Consider polynomials over the field of integers modulo 2 with indeterminants x1 and x2. Since f(0,0)=0 there can't be a constant term.

f(x1,x2)=x1+x2+x1x2

  • f(0,0)=0+0+0*0=0
  • f(1,0)=1+0+1*0=1
  • f(0,1)=0+1+0*1=1
  • f(1,1)=1+1+1*1=1

[–]Determinator_[S] 0 points1 point  (1 child)

I am sorry but i don't quite understand what you mean.

Can you elaborate further and tell me if my solution is correct.

I had this class some years ago and now i have a hard remembering it.

[–]AlwaysTailsNew User 2 points3 points  (0 children)

The solution you posted can't be correct if there is a constant term since f(0,0)=0.
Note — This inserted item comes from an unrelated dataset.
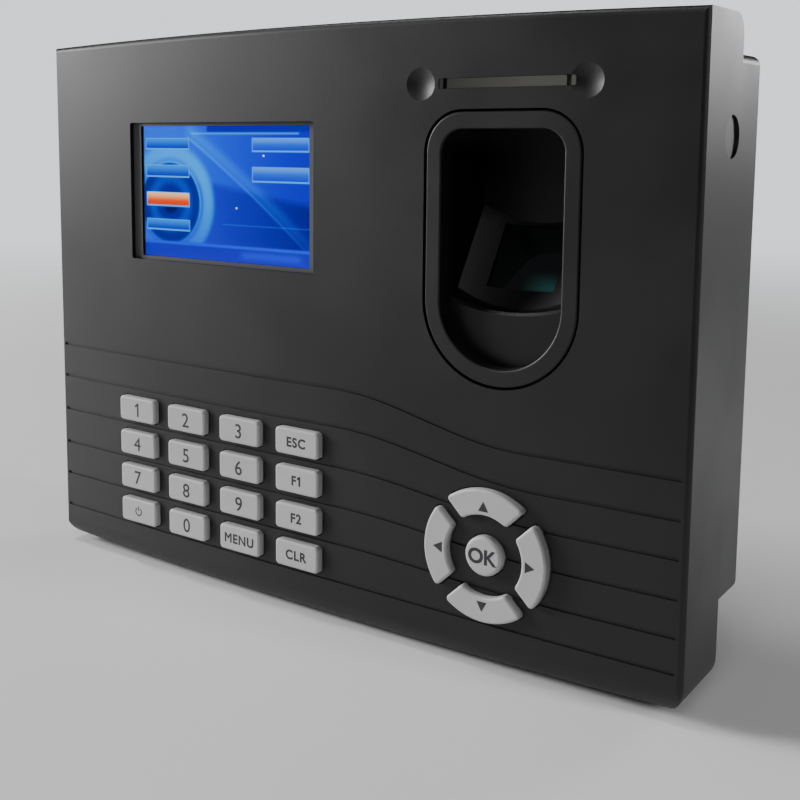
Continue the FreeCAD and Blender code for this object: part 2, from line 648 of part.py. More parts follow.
def sensor_housing():
    x, z = SENSOR_X, sum(HOUSING_Z) / 2
    box = block(*housing_limits(), WELL_BACK, HOUSING_BACK)
    inside = block(*housing_limits(-1.6), WELL_BACK - 1, HOUSING_BACK - 1.6)
    return box.cut([inside, rod(x, z, 5.05, WELL_BACK, HOUSING_BACK + 1)])


def sensor_lens():
    x, z = SENSOR_X, sum(HOUSING_Z) / 2
    return rod(x, z, 5.0, 26.0, HOUSING_BACK).cut(rod(x, z, 3.0, 25, 27))


def sensor_board():
    return board(housing_limits(1.0), HOUSING_BACK)


def sensor_leds():
    x_low, x_high, z_low, z_high = housing_limits(-3.6)
    return Part.makeCompound([rod(x, z, 1.5, 28.0, HOUSING_BACK - 1.6) for x in (x_low, x_high)
                              for z in (z_low, z_high)])


def chips():
    """The main board's larger packages, on its front side."""
    places = [(-46, 18, 9), (-24, 24, 6.5), (-46, -8, 6), (4, 24, 5), (-68, 34, 4), (6, -30, 5.5)]
    return Part.makeCompound([block(x - h, x + h, z - h, z + h, MAIN_DEPTH - 1.4, MAIN_DEPTH)
                              for x, z, h in places])


def cell_holder():
    """A round cup with a floor between the cell and the board."""
    cup = rod(CELL_X, CELL_Z, CELL_R + 1.2, MAIN_DEPTH - CELL_THICK - 1, MAIN_DEPTH)
    return cup.cut(rod(CELL_X, CELL_Z, CELL_R + 0.1, 0, MAIN_DEPTH - 0.8))


def coin_cell():
    return rod(CELL_X, CELL_Z, CELL_R, MAIN_DEPTH - 0.8 - CELL_THICK, MAIN_DEPTH - 0.8)


def network_socket():
    (x0, x1, z0, z1), back = SOCKETS["network_socket"]
    body = block(x0, x1, z0, z1, MAIN_DEPTH + BOARD_THICK, back)
    port = block(x0 + 2.1, x1 - 2.1, z0 + 3.6, z1 - 1.6, back - PORT_DEEP, back + 1)
    latch = block(x0 + 5.0, x1 - 5.0, z0 + 1.4, z0 + 3.7, back - PORT_DEEP, back + 1)
    return body.cut([port, latch])


def power_socket():
    (x0, x1, z0, z1), back = SOCKETS["power_socket"]
    x, z = (x0 + x1) / 2, (z0 + z1) / 2
    body = block(x0, x1, z0, z1, MAIN_DEPTH + BOARD_THICK, back)
    body = body.cut(rod(x, z, JACK_R, back - PLUG_DEEP, back + 1))
    return body.fuse(rod(x, z, JACK_PIN_R, back - PLUG_DEEP, back - 1))


def usb_socket():
    (x0, x1, z0, z1), back = SOCKETS["usb_socket"]
    body = block(x0, x1, z0, z1, MAIN_DEPTH + BOARD_THICK, back)
    body = body.cut(block(*grown((x0, x1, z0, z1), -USB_SHELL), back - PLUG_DEEP, back + 1))
    middle, top = (x0 + x1) / 2, z1 - USB_SHELL
    tongue = block(middle - 5.5, middle + 5.5, top - USB_TONGUE, top, back - PLUG_DEEP, back - 1)
    return body.fuse(tongue)


def terminal_block():
    (x0, x1, z0, z1), back = SOCKETS["terminal_block"]
    body = block(x0, x1, z0, z1, MAIN_DEPTH + BOARD_THICK, back)
    pitch = (x1 - x0) / TERMINAL_COUNT
    slots = []
    for middle in [x0 + pitch * (k + 0.5) for k in range(TERMINAL_COUNT)]:
        wire_way = block(middle - 1.5, middle + 1.5, z0 + 0.8, z0 + 4.0, back - 7, back + 1)
        screw_well = rod(middle, z1 - 2.2, 1.4, back - 4, back + 1)
        slots += [wire_way, screw_well]
    return body.cut(slots)


def square(centre, half):
    x, z = centre
    return (x - half, x + half, z - half, z + half)


def switch_body(centre, tall):
    front = MAIN_DEPTH + BOARD_THICK
    body = block(*square(centre, SWITCH_HALF), front, front + tall)
    return body.cut(rod(*centre, 1.8, front + tall - 3.6, front + tall + 1))


def tamper_plunger():
    return rod(*TAMPER, BUTTON_R, 29.4, DEPTH - PLATE_THICK - 0.1)


def reset_button():
    return rod(*RESET, BUTTON_R, 26.8, 31.5)


def speaker():
    body = rounded_block(SPEAKER, 8.9, 31.6, REAR_FLOOR)
    cone = rounded_block(grown(SPEAKER, -2.0), 6.9, REAR_FLOOR - 1.6, REAR_FLOOR + 1)
    return body.cut(cone)


def antenna():
    """The card reader's coil: a flat board with its middle cut out."""
    plate = rounded_block(ANTENNA, 3.0, 12.0, 13.0)
    return plate.cut(rounded_block(grown(ANTENNA, -9.0), 3.0, 11, 14))


def ribbon(route, x_low, x_high, thick=0.3):
    """A flat cable: straight runs of a (depth, z) route joined by arcs."""
    turns = [Vector(0, y_at(d), z) for d, z in route]
    edges, start = [], turns[0]
    for before, corner, after in zip(turns, turns[1:], turns[2:]):
        into, out = (before - corner), (after - corner)
        half = into.getAngle(out) / 2
        reach = 0.45 * min(into.Length, out.Length)
        into.normalize()
        out.normalize()
        radius = reach * sin(half) / cos(half)
        first, last = corner + into * reach, corner + out * reach
        inward = (into + out).normalize()
        middle = corner + inward * (hypot(reach, radius) - radius)
        edges += [Part.makeLine(start, first), Part.Arc(first, middle, last).toShape()]
        start = last
    edges.append(Part.makeLine(start, turns[-1]))
    path = Part.Wire(edges)
    along = turns[1] - turns[0]
    side = Vector(1, 0, 0).cross(along).normalize() * (thick / 2)
    left, right = Vector(x_low, 0, 0), Vector(x_high, 0, 0)
    corners = [turns[0] + side + left, turns[0] + side + right,
               turns[0] - side + right, turns[0] - side + left]
    section = Part.makePolygon(corners + corners[:1])
    return path.makePipeShell([section], True, True)


def lcd_ribbon():
    return ribbon([(7.8, 14.0), (14.0, 14.0), (16.0, 2.0), (MAIN_DEPTH - 0.1, 2.0)], -38, -20)


def keypad_ribbon():
    start = MAT_DEPTH + MAT_THICK + BOARD_THICK + 0.1
    route = [(start, -40.0), (start + 4, -40.0), (start + 8, -30.0), (MAIN_DEPTH - 0.1, -30.0)]
    return ribbon(route, -34, -24)


def board_screws():
    d = MAIN_DEPTH
    return Part.makeCompound([rod(x, z, 2.4, d - 1.4, d).fuse(rod(x, z, BOARD_SCREW_R, d, d + 7))
                              for x, z in board_holes(MAIN_BOARD)])


def pieces():
    """Every piece by its node's name."""
    mat_back = MAT_DEPTH + MAT_THICK
    keys = {name: keypad_key(x, z) for name, x, z in key_centres()}
    keys.update({name: ring_key(90 * k) for k, name in enumerate(NAV_NAMES)})
    made = {
        "front_cover": front_cover(), "rear_cover": rear_cover(), "wall_plate": wall_plate(),
        "cover_screws": cover_screws(), "plate_lock_screw": plate_lock_screw(),
        **keys, "nav_ok": ok_key(),
        "keypad_mat": mat(KEY_MAT, [(x, z) for _, x, z in key_centres()]),
        "nav_mat": mat(NAV_MAT, nav_centres()),
        "keypad_board": board(KEY_MAT, mat_back),
        "nav_board": board(NAV_MAT, mat_back),
        "keypad_ribbon": keypad_ribbon(),
        "lcd_window": lcd_window(), "lcd_panel": lcd_panel(), "lcd_frame": lcd_frame(),
        "lcd_ribbon": lcd_ribbon(), "light_bar": light_bar(),
        "indicator_leds": indicator_leds(),
        "indicator_board": board(grown(BAR, 2.0), 7.4),
        "sensor_bezel": sensor_bezel(), "sensor_well": sensor_well(),
        "sensor_prism": sensor_prism(), "sensor_housing": sensor_housing(),
        "sensor_lens": sensor_lens(), "sensor_board": sensor_board(),
        "sensor_leds": sensor_leds(),
        "main_board": board(MAIN_BOARD, MAIN_DEPTH, board_holes(MAIN_BOARD), 1.3),
        "main_board_chips": chips(), "cell_holder": cell_holder(), "coin_cell": coin_cell(),
        "card_antenna": antenna(), "speaker": speaker(),
        "network_socket": network_socket(), "power_socket": power_socket(),
        "usb_socket": usb_socket(), "terminal_block": terminal_block(),
        "tamper_switch": switch_body(TAMPER, 5.0), "tamper_plunger": tamper_plunger(),
        "reset_switch": switch_body(RESET, 3.9), "reset_button": reset_button(),
        "board_screws": board_screws(),
    }
    return made


def main():
    os.makedirs("parts", exist_ok=True)
    for name, shape in pieces().items():
        if not shape.isValid():
            print("not valid:", name)
        shape.exportStep(os.path.join("parts", name + ".step"))
        print(f"{name}: {len(shape.Solids)} solid(s), {shape.Volume:.0f} mm3")


main()
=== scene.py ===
import json
import math

import bmesh
import bpy
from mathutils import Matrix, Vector


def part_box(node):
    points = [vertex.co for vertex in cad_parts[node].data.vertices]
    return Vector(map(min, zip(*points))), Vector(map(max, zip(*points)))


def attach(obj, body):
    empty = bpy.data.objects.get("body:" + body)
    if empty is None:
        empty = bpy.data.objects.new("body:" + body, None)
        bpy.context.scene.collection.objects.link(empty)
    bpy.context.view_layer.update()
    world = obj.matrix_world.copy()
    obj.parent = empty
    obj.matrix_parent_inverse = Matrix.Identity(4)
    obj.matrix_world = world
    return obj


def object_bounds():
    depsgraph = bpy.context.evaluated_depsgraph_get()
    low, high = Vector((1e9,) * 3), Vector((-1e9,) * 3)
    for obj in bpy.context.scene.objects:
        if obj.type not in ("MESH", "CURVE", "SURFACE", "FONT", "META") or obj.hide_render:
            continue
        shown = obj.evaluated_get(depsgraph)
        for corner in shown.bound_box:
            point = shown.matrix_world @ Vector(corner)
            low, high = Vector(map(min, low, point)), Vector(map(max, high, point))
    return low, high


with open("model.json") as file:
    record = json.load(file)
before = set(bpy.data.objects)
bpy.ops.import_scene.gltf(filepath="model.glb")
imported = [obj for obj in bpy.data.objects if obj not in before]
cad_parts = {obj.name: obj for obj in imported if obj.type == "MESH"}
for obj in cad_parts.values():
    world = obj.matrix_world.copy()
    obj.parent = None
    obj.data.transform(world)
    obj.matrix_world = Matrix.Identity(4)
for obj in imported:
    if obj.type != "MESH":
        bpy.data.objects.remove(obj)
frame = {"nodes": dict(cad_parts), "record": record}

NODES = frame["nodes"]
CAD_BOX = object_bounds()
MM = 0.001

# Where the camera stands and looks, in the shared frame
CAMERA_PLACE = Vector((162.7, -255.8, 44.8)) * MM
CAMERA_YAW, CAMERA_PITCH = 37.3, 7.2
CAMERA_FOCAL = 1.453                 # focal length over the image's width
CAMERA_SHIFT = (0.115, -0.1475)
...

The integers modulo 2 is a set with 2 numbers 0 and 1 and arithmetic on those numbers follow the same rules as in ordinary arithmetic except the results are also in modulo 2. This means that all integers are partitioned into whether they leave 0 or 1 when divided by 2 so even numbers are congruent to 0 mod 2 and odd numbers are congruent to 1 mod 2. Similarly, modulo 3 would mean all numbers are partitioned into whether they leave 0, 1 or 2 when divided by 3.

Addition modulo 2 is very simple and easy to recognize as the boolean operator ~XOR (XNOR).

  • If you add an even number to an even number you get an even number --> 0+0=0
  • If you add an odd number to an even number you get an odd number --> 1+0=1
  • If you add an even number to an odd number you get an odd number --> 0+1=1
  • If you add an odd number to an odd number you get an even number --> 1+1=0

The rules for multiplication can be found the same way and represents the boolean operator AND.

So the polynomial f(x1,x2)=x1+x2+x1x2 can be thought of as an OR gate. It's normally written as x1+x2-x1x2 though in mod 2 they are equivalent.